═══ Data records
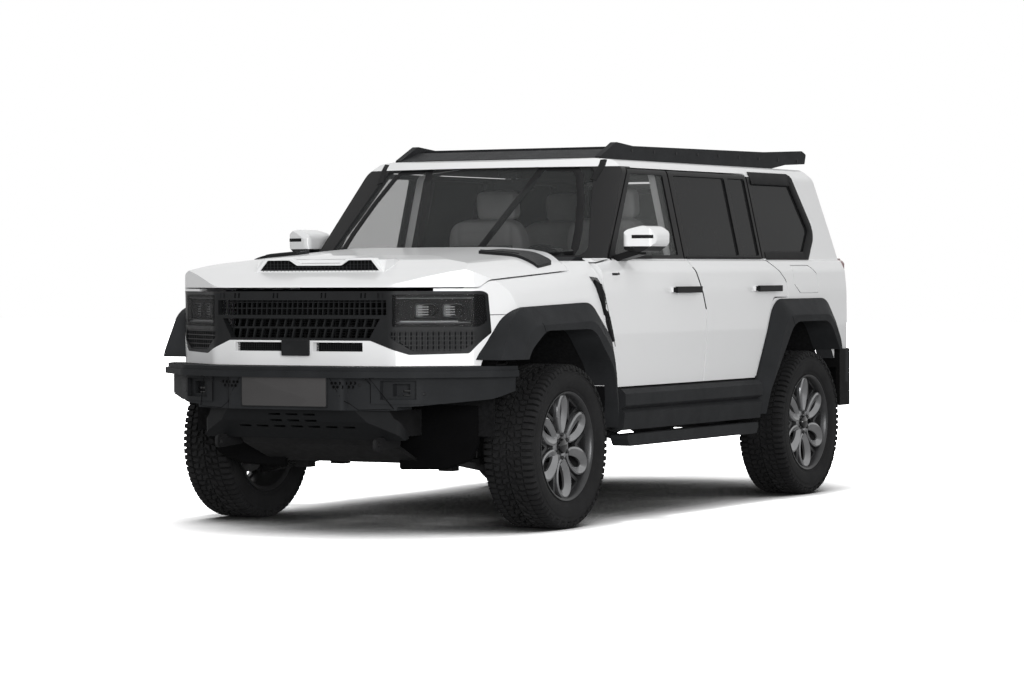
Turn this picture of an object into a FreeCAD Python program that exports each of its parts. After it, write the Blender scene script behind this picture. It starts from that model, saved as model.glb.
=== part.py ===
import FreeCAD, Part
import math
import os

# Lifted off-road 4x4 with a separate chassis, five side-hinged openings and a bonnet.
# X points forward, Y to the left and Z up. Outlines are drawn from the front axle at X zero
# and the ground at Z zero. Each finished piece is then placed by its length along the vehicle.

DOCUMENT = "off_road_vehicle"
doc = FreeCAD.newDocument(DOCUMENT)
sheet = doc.addObject("Spreadsheet::Sheet", "Sizes")

SIZES = [
    # Main layout
    ("wheelbase", 2920), ("track_width", 1800), ("nose_reach", 900), ("bumper_reach", 1045),
    ("tail_reach", 800), ("spare_reach", 1225), ("overrun", 50), ("shut_gap", 7), ("seat_gap", 0.3),
    # Tyres and rims
    ("tyre_radius", 413.5), ("tyre_width", 280), ("tread_width", 236), ("lug_depth", 14), ("lug_gap", 30), ("lug_length", 56), ("shoulder_radius", 372), ("bead_margin", 8),
    ("sidewall_radius", 330), ("bead_radius", 262), ("rim_radius", 274), ("rim_width", 245),
    ("rim_wall", 9), ("barrel_radius", 248), ("spoke_depth", 32), ("spoke_round", 40), ("web_setback", 12), ("spoke_inset", 26),
    ("hub_radius", 72), ("hub_cap_radius", 36), ("disc_radius", 182), ("disc_thickness", 26),
    # Main body section
    ("body_half_width", 990), ("sill_bottom", 470), ("sill_height", 640), ("waist_height", 950),
    ("shoulder_height", 1290), ("belt_height", 1352), ("belt_inset", 87),
    ("roof_edge_height", 1830), ("roof_edge_inset", 106), ("roof_side_height", 1884),
    ("roof_side_inset", 69), ("roof_height", 1930), ("roof_fall", 36),
    ("door_wall", 105), ("frame_wall", 46), ("roof_wall", 42), ("tail_wall", 90),
    # Windscreen
    ("screen_base_setback", 500), ("screen_base_height", 1360), ("screen_top_setback", 955),
    ("screen_top_height", 1870), ("screen_curve_radius", 3500), ("screen_thickness", 6),
    ("screen_inset", 9), ("screen_base_inset", 103), ("screen_top_inset", 157),
    # Bonnet and wings
    ("bonnet_height", 1430), ("bonnet_slope_share", 0.07), ("bonnet_skin", 26), ("wing_skin", 34),
    ("nose_skin", 55), ("bonnet_lip_height", 1208), ("clamshell_front_height", 1244),
    ("clamshell_rear_height", 1288), ("clamshell_front_reach", 570), ("bonnet_corner_setback", 213),
    ("bonnet_rear_setback", 362), ("bonnet_rear_half_width", 620), ("corner_reach", 617),
    ("corner_inset", 119), ("lamp_inner_reach", 867), ("lamp_inner_half_width", 520),
    ("fascia_top_height", 1070), ("fascia_bottom_height", 832), ("fascia_end_reach", 440),
    # Door shut lines
    ("door_bottom_height", 690), ("door_front_setback", 478), ("door_foot_setback", 606),
    ("door_kick_height", 900), ("b_frame_setback", 1560), ("b_waist_setback", 1655),
    ("b_waist_height", 1080), ("b_foot_setback", 1622), ("d_frame_setback", 2566), ("d_heel_setback", 2722), ("door_flare_gap", 5),
    ("frame_top_height", 1842), ("pillar_foot_setback", 690), ("pillar_top_setback", 1096),
    ("glass_margin", 36), ("glass_thickness", 5), ("glass_inset", 10), ("c_bar_inset", 281),
    ("c_bar_width", 46),
    # Arches, liners and flares
    ("arch_round", 170), ("arch_half_length", 600), ("arch_top_height", 1129), ("flare_reach", 62), ("flare_lean_share", 0.15), ("flare_centre_share", 0.45), ("flare_foot_height", 486), ("liner_skin", 8),
    ("liner_inner_half_width", 480), 
    # Front details
    ("grille_top_height", 1196), ("grille_foot_height", 886), ("grille_mid_height", 955),
    ("grille_frame_depth", 42), ("mesh_pitch", 30), ("mesh_bar", 5), ("mesh_depth", 12), ("slat_pitch", 46), ("slat_width", 9), ("slat_lean", 16), ("corner_pitch", 22),
    ("mesh_setback", 34), ("lamp_top_height", 1180), ("lamp_foot_height", 1022),
    ("lamp_depth", 60), ("lamp_bar", 6), ("projector_radius", 30), ("lens_thickness", 4), ("upper_grille_foot_height", 1080),
    ("slot_half_width", 372), ("slot_top_height", 946), ("slot_foot_height", 902),
    # Front bumper
    ("bumper_top_height", 830), ("bumper_lip_height", 778), ("bumper_foot_height", 620),
    ("bumper_overhang", 36), ("bumper_face_setback", 58),
    ("lip_step", 18), ("lip_step_height", 808), ("panel_stand", 7), ("panel_inner_half_width", 462), ("pocket_depth", 22), ("fog_depth", 60), ("plate_block_half_width", 330), ("bumper_end_reach", 500),
    # Underbody
    ("rail_half_spacing", 430), ("rail_width", 80), ("rail_height", 140),
    ("rail_level", 590), ("tow_plate", 16), ("tow_eye_radius", 14), ("tow_eye_reach", 902), ("tow_eye_height", 452), ("skid_half_width", 440),
    ("skid_thickness", 10), ("skid_foot_height", 296), ("floor_height", 640),
    ("floor_thickness", 24), ("firewall_setback", 470), ("firewall_thickness", 24),
    ("engine_length", 560), ("engine_width", 420), ("engine_height", 520), ("engine_level", 600),
    ("shaft_radius", 34), ("gearbox_radius", 130), ("gearbox_length", 620),
    ("tank_length", 560), ("tank_width", 310), ("tank_height", 190), ("tank_level", 400),
    ("exhaust_radius", 32), ("silencer_radius", 95), ("silencer_length", 480),
    # Suspension
    ("kingpin_half_spacing", 800), ("knuckle_radius", 60), 
    ("ball_joint_radius", 22), ("lower_ball_height", 262), ("lower_pivot_height", 330), ("upper_ball_height", 590),
    ("arm_width", 46), ("arm_height", 34), ("arm_base", 210), ("coil_radius", 52),
    ("coil_top_height", 900), ("axle_tube_radius", 46), ("diff_radius", 132),
    ("rear_spring_half_spacing", 520), ("rear_spring_radius", 62),
    # Cladding, steps and rack
    ("cladding_top_height", 678), ("cladding_foot_height", 466), ("cladding_reach", 40),
    ("flare_edge", 8), ("arch_lining", 13.5), ("lining_inner_inset", 110), ("step_top_height", 443), ("step_foot_height", 382), ("step_leg_radius", 20), ("step_overhang", 40), ("step_width", 100),
    ("rack_inset", 157), ("rack_front_setback", 1085), ("rack_rear_setback", 3740),
    ("rack_height", 30), ("rack_level", 1936), ("rack_wall", 34), ("rack_top_height", 2008), ("rack_hump_height", 1986), ("rack_bar_width", 46),
    ("rack_foot_width", 60),
    # Mirrors and handles
    ("mirror_overhang", 145), ("mirror_inner_inset", 25), ("mirror_front_setback", 690),
    ("mirror_rear_setback", 925), ("mirror_top_height", 1530), ("mirror_foot_height", 1385),
    ("handle_length", 300), ("handle_height", 34), ("handle_stand", 34), ("handle_level", 1172),
    # Tail
    ("flap_length", 330), ("flap_height", 162), ("flap_ahead", 95), ("flap_level", 1158), ("flap_groove", 4), ("tail_lean_height", 1330), ("tail_top_setback", 222), ("tail_corner_radius", 150), ("tail_corner_setback", 96), ("tail_flank_setback", 215),
    ("tailgate_inset", 190), ("tailgate_foot_height", 800), ("tailgate_top_height", 1835),
    ("tailgate_gap", 14), ("spare_radius", 375), ("spare_level", 1130),
    ("spare_round", 60), ("vent_stand", 16), ("hinge_radius", 14), ("hinge_length", 70), ("pin_radius", 7), ("post_depth", 46), ("tail_lamp_inset", 85), ("tail_lamp_depth", 40),
    ("tail_lamp_foot_height", 880), ("tail_lamp_top_height", 1360),
    ("rear_bumper_reach", 955), ("rear_bumper_foot_height", 492), ("rear_bumper_top_height", 792), ("rear_corner_top_height", 826), ("hinge_leaf_reach", 125), ("tail_lamp_gap", 37), ("rear_step_height", 742), ("rear_bumper_stand", 14), ("bumper_wall", 26),
    # Cabin
    ("seat_width", 520), ("seat_length", 520), ("seat_cushion_height", 170),
    ("seat_level", 820), ("seat_back_height", 620), ("seat_back_thickness", 130),
    ("head_rest_height", 190), ("seat_half_spacing", 380), ("seat_base_height", 150),
    ("front_seat_setback", 1120), ("rear_seat_setback", 1900), 
    ("bench_half_width", 640), ("dash_depth", 380), ("dash_top_height", 1300),
    ("dash_foot_height", 960), ("steering_wheel_radius", 190), ("steering_grip_radius", 15),
]

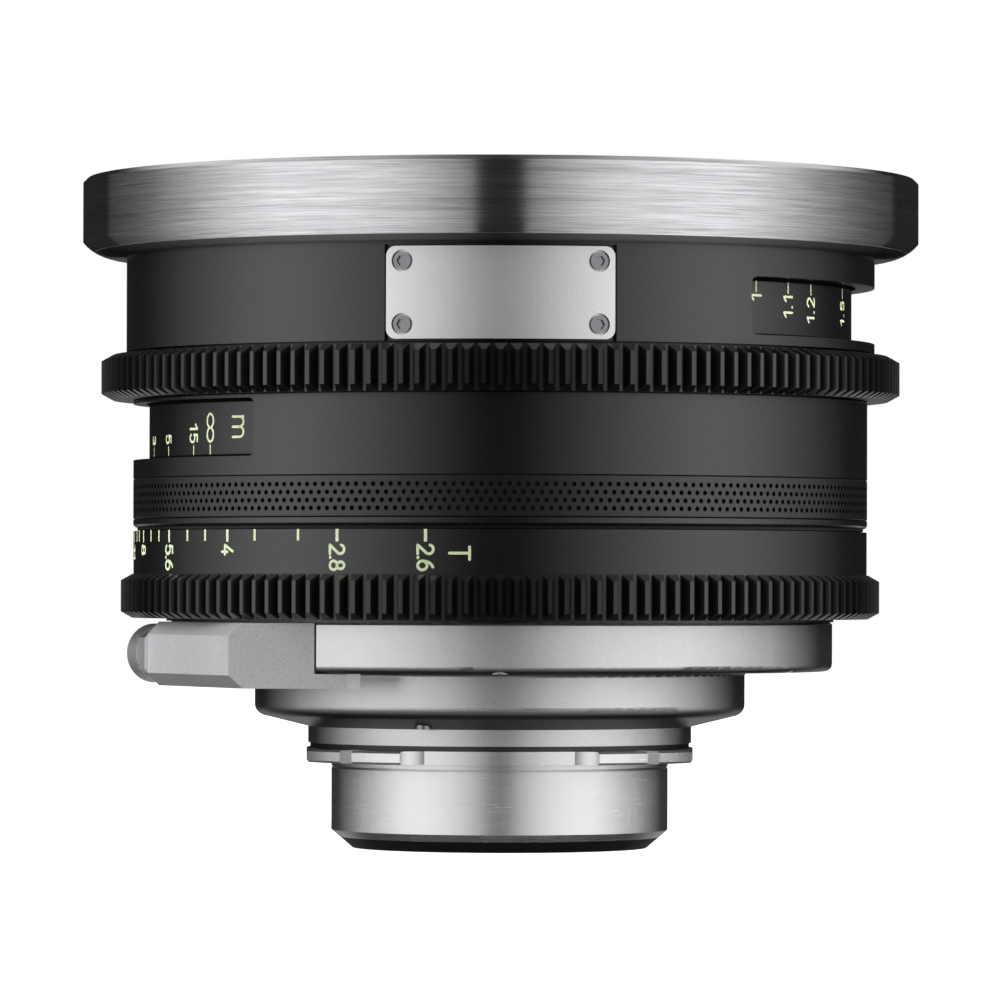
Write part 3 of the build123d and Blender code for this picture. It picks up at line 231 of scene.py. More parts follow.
def newGlow(name):
    # A material with only a white emission shader and an output, for what isn't part of the lens
    material = bpy.data.materials.new(name)
    material.use_nodes = True
    tree = material.node_tree
    tree.nodes.clear()
    output = addNode(tree, "ShaderNodeOutputMaterial")
    glow = addNode(tree, "ShaderNodeEmission", Color=(1.0, 1.0, 1.0, 1.0))
    return material, tree, glow, output


def tinted(tree, tone, color):
    # A plain colour times a tone that changes over the surface
    mix = addNode(tree, "ShaderNodeVectorMath", operation="SCALE")
    mix.inputs[0].default_value = color
    tree.links.new(tone, mix.inputs["Scale"])
    return mix.outputs[0]


def bump(tree, shader, height, distance):
    node = addNode(tree, "ShaderNodeBump", Strength=1.0, Distance=distance)
    tree.links.new(height, node.inputs["Height"])
    tree.links.new(node.outputs["Normal"], shader.inputs["Normal"])
    return node


def unevenRoughness(tree, shader, height, values, swing):
    # Roughness goes from a swing under its value to a swing over it as the height crosses its usual range
    low, high = values["heightRange"]
    middle = values["roughness"]
    uneven = mapRange(tree, height, low, high, middle - swing, middle + swing)
    tree.links.new(uneven, shader.inputs["Roughness"])


def facingOf(tree):
    # 0 where the surface looks straight at the eye, 1 at its outline
    return addNode(tree, "ShaderNodeLayerWeight", Blend=0.5).outputs["Facing"]


def edgeShade(tree, facing, values):
    # Painted shade: the studio is dark where a surface turns away, so the tone is painted down from 1 to the
    # shade tone there
    return mapRange(tree, facing, values["edgeStart"], values["edgeStop"], 1.0, values["edgeTone"])


def surfaceNormal(tree):
    return addNode(tree, "ShaderNodeNewGeometry").outputs["Normal"]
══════
• _Task objective_: Copy all lines of the listing above that contain the string "FreeCAD".

• _Final result_:
Turn this picture of an object into a FreeCAD Python program that exports each of its parts. After it, write the Blender scene script behind this picture. It starts from that model, saved as model.glb.
import FreeCAD, Part
doc = FreeCAD.newDocument(DOCUMENT)